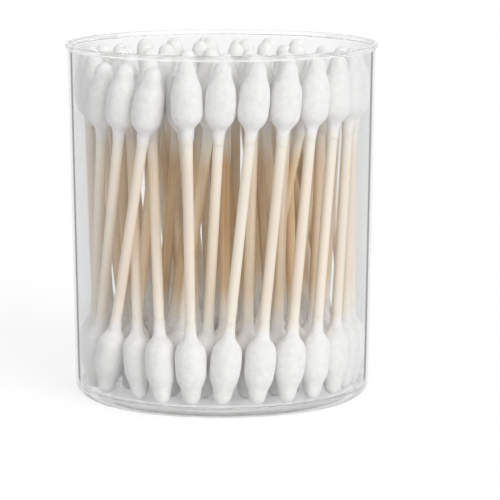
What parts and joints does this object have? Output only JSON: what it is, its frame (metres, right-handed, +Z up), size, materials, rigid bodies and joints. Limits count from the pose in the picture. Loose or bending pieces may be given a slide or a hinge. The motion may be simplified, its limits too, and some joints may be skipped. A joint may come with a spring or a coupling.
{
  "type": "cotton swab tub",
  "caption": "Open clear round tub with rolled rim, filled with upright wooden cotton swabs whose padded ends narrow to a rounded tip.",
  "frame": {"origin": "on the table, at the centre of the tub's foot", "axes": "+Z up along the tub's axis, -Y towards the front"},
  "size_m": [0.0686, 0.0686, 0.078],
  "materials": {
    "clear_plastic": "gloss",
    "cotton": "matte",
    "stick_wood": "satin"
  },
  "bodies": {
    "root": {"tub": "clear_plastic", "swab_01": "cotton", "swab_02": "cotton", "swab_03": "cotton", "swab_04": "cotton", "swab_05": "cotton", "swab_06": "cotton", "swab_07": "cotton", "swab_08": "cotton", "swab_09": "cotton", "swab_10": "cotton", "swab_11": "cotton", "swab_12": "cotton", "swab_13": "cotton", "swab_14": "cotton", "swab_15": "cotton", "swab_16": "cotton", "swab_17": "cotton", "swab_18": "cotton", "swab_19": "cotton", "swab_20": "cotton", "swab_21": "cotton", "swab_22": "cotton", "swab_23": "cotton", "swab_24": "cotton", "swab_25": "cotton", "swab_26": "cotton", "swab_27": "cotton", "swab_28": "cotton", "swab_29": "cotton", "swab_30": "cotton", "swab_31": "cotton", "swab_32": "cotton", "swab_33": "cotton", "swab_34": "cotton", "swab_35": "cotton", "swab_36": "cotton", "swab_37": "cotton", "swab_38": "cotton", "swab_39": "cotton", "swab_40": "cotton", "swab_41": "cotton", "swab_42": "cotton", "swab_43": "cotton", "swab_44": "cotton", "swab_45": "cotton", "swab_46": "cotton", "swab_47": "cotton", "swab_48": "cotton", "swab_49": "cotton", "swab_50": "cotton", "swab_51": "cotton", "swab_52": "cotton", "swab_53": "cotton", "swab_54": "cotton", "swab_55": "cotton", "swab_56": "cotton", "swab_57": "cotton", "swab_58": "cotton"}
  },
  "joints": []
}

---

* What you are asked to do: Looking at the data above, show all lines where the word "joints" occurs.

* Finished exercise:
What parts and joints does this object have? Output only JSON: what it is, its frame (metres, right-handed, +Z up), size, materials, rigid bodies and joints. Limits count from the pose in the picture. Loose or bending pieces may be given a slide or a hinge. The motion may be simplified, its limits too, and some joints may be skipped. A joint may come with a spring or a coupling.
  "joints": []